Jennifer went to shower off and I headed over to the athlete food tent near the finish. I was shocked to see veggie burgers so naturally I had to have one. I didn't have much of an appetite all day so I only ate about half of it, a few bites of a cookie and a small potato then headed to the finish line area. It was really fun to see everyone finishing and since it had been a few hours since I'd swam I got really excited again about the idea of doing the whole 70.3 myself one day. Jennifer and her husband (who took so many great pics and was an amazing sherpa to all of us!) met up with me and we found some tri club people to chat with while we waited for Alexis. A little rain came through and I figured she was probably appreciating it. Jennifer's husband perched up high on a jungle gym with some kids to get a first view of Alexis through the finisher chute.

I learned a lot from this race and it turns out I wasn't actually the last swimmer. I finished in 1:03 officially and was the last from the relay wave but there were a few age groupers still out there who I passed. I also checked some of the times and there were quite a few people who swam over 1:03 and even over 1:10. Luckily they had that buffer from being in an earlier wave.

I'm so proud of myself for doing something I've never done before and honestly before last year never imagined doing and incredibly proud of my teammates who each had their own struggles on their portions and still soldiered on. It was an honor to be out there with them and I hope we can do it again! Unless of course we decide to race the whole thing solo ;)

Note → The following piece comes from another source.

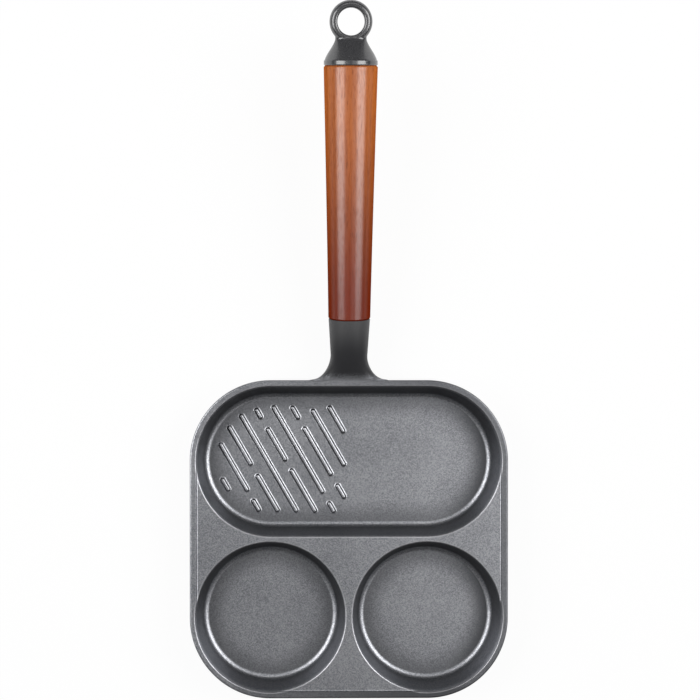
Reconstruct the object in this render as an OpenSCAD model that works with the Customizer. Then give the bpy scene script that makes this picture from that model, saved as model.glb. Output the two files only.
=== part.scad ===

  1. Amazing!!! I am so proud of you! It sounds like you had a great swim and that you conquered some things that would have really messed you up in the past! I love the picture of you and Alexis hugging, it's great. I am so happy this all went so well!

  2. YOU ARE AWESOME!!!!!!!!!!!!!!!!!!!!! So proud of you!
    That picture of your sister hugging you is awesome! :)
    So incredible stepping out doing something so challenging... & DOING IT! I applaud you 3 ladies!!!